[start Records for the task]

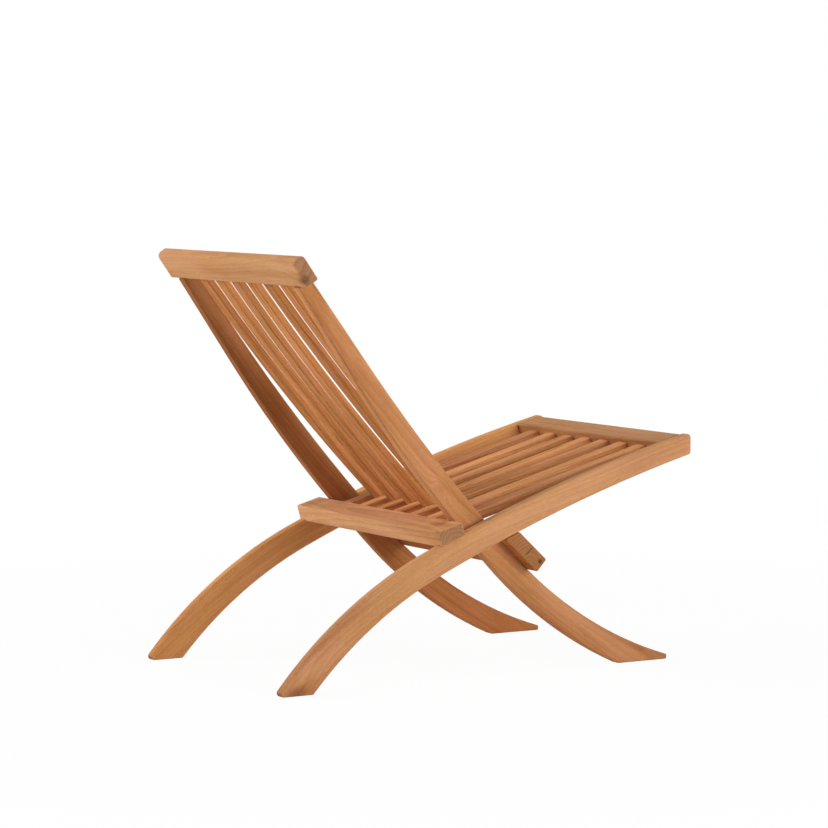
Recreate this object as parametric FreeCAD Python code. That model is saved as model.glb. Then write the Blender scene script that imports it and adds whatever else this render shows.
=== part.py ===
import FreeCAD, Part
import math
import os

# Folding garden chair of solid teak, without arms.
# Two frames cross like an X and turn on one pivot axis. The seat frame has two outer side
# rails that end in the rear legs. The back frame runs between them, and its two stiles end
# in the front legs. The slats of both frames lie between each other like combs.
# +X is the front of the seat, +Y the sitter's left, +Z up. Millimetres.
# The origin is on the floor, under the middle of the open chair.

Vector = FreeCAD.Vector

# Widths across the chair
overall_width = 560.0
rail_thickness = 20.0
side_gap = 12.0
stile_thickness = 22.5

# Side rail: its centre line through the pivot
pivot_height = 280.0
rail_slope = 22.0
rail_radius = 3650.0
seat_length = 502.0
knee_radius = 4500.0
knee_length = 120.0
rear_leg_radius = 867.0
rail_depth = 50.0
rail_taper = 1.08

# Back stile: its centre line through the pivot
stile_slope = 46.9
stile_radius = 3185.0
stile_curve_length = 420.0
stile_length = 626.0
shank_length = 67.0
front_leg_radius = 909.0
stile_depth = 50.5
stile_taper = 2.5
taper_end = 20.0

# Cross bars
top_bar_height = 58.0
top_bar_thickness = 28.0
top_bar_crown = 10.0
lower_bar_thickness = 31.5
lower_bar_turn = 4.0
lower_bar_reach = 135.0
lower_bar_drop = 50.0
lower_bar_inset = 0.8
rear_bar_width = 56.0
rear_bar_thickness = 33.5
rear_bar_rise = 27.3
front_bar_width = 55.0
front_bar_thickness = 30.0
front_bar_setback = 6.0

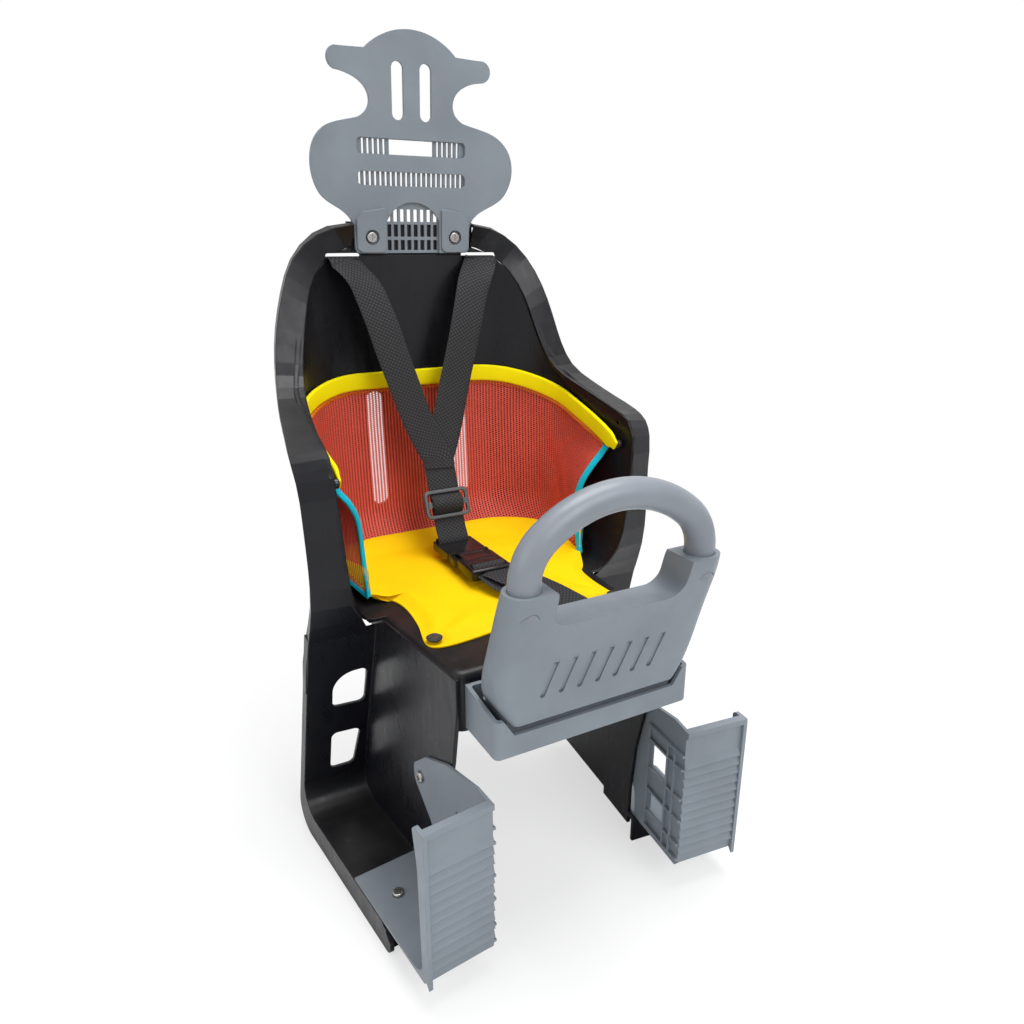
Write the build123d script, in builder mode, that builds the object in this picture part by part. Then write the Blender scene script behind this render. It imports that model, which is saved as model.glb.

[end Records for the task]

* Problem requirements:
Every line of the data above should be reproduced word for word.

* Answer:
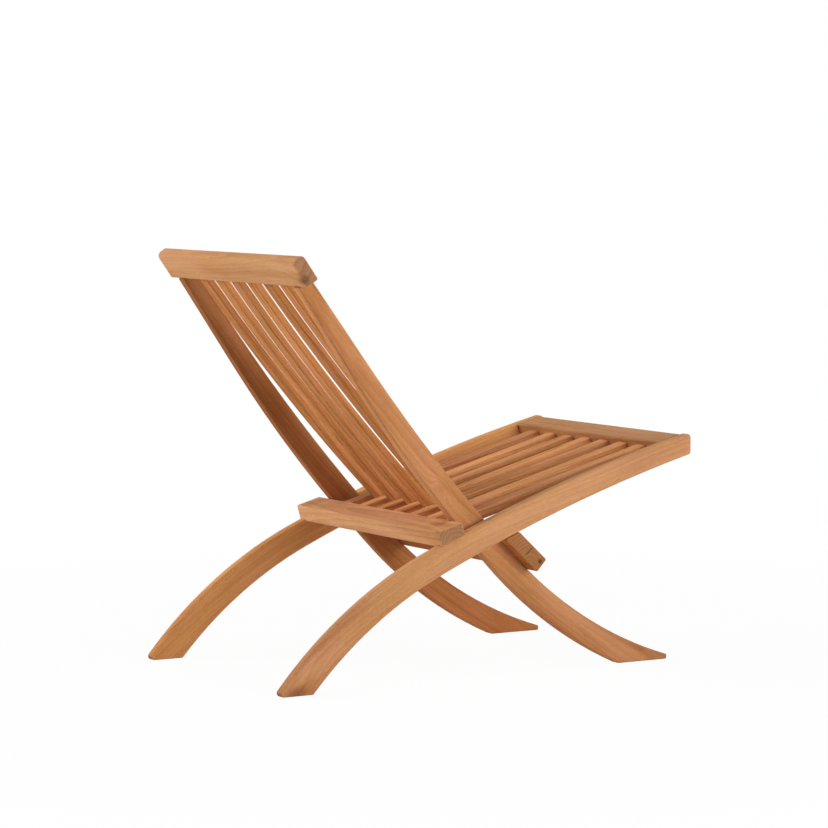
Recreate this object as parametric FreeCAD Python code. That model is saved as model.glb. Then write the Blender scene script that imports it and adds whatever else this render shows.
=== part.py ===
import FreeCAD, Part
import math
import os

# Folding garden chair of solid teak, without arms.
# Two frames cross like an X and turn on one pivot axis. The seat frame has two outer side
# rails that end in the rear legs. The back frame runs between them, and its two stiles end
# in the front legs. The slats of both frames lie between each other like combs.
# +X is the front of the seat, +Y the sitter's left, +Z up. Millimetres.
# The origin is on the floor, under the middle of the open chair.

Vector = FreeCAD.Vector

# Widths across the chair
overall_width = 560.0
rail_thickness = 20.0
side_gap = 12.0
stile_thickness = 22.5

# Side rail: its centre line through the pivot
pivot_height = 280.0
rail_slope = 22.0
rail_radius = 3650.0
seat_length = 502.0
knee_radius = 4500.0
knee_length = 120.0
rear_leg_radius = 867.0
rail_depth = 50.0
rail_taper = 1.08

# Back stile: its centre line through the pivot
stile_slope = 46.9
stile_radius = 3185.0
stile_curve_length = 420.0
stile_length = 626.0
shank_length = 67.0
front_leg_radius = 909.0
stile_depth = 50.5
stile_taper = 2.5
taper_end = 20.0

# Cross bars
top_bar_height = 58.0
top_bar_thickness = 28.0
top_bar_crown = 10.0
lower_bar_thickness = 31.5
lower_bar_turn = 4.0
lower_bar_reach = 135.0
lower_bar_drop = 50.0
lower_bar_inset = 0.8
rear_bar_width = 56.0
rear_bar_thickness = 33.5
rear_bar_rise = 27.3
front_bar_width = 55.0
front_bar_thickness = 30.0
front_bar_setback = 6.0

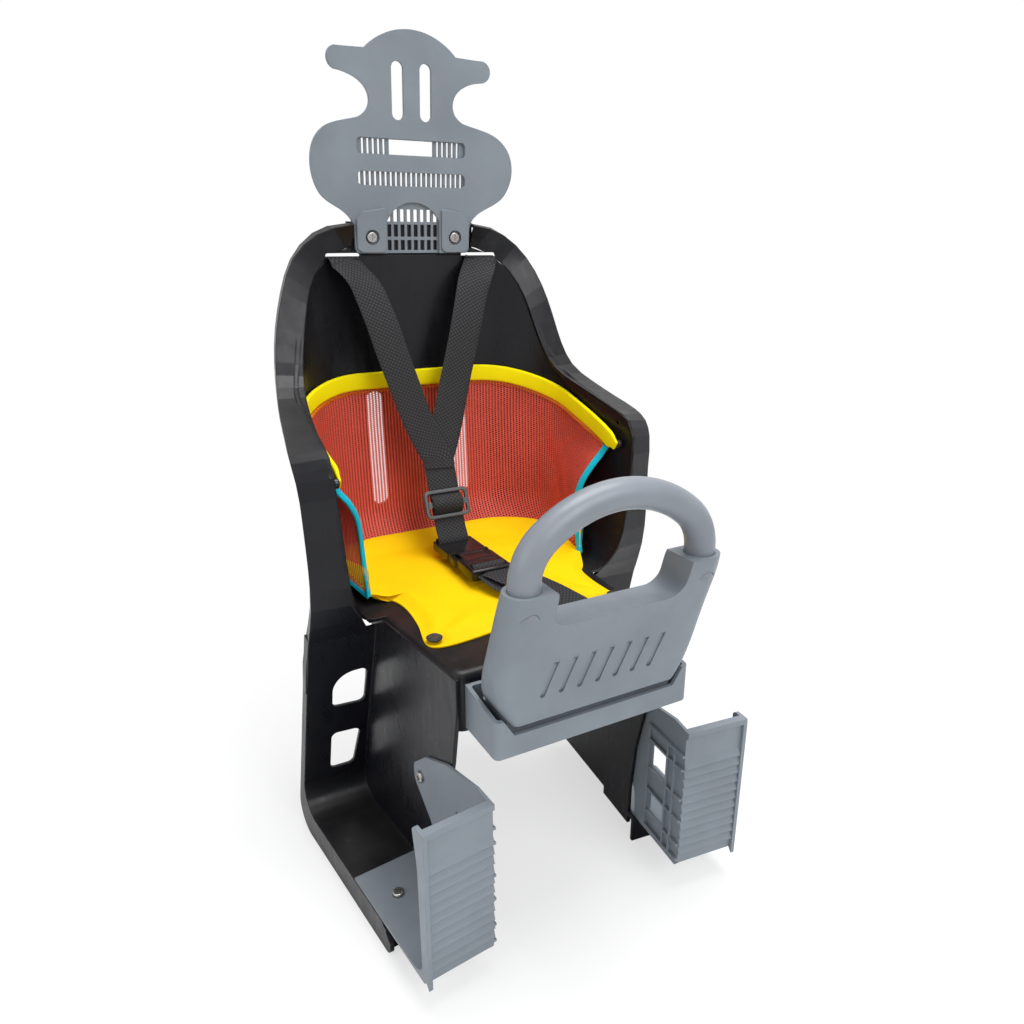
Write the build123d script, in builder mode, that builds the object in this picture part by part. Then write the Blender scene script behind this render. It imports that model, which is saved as model.glb.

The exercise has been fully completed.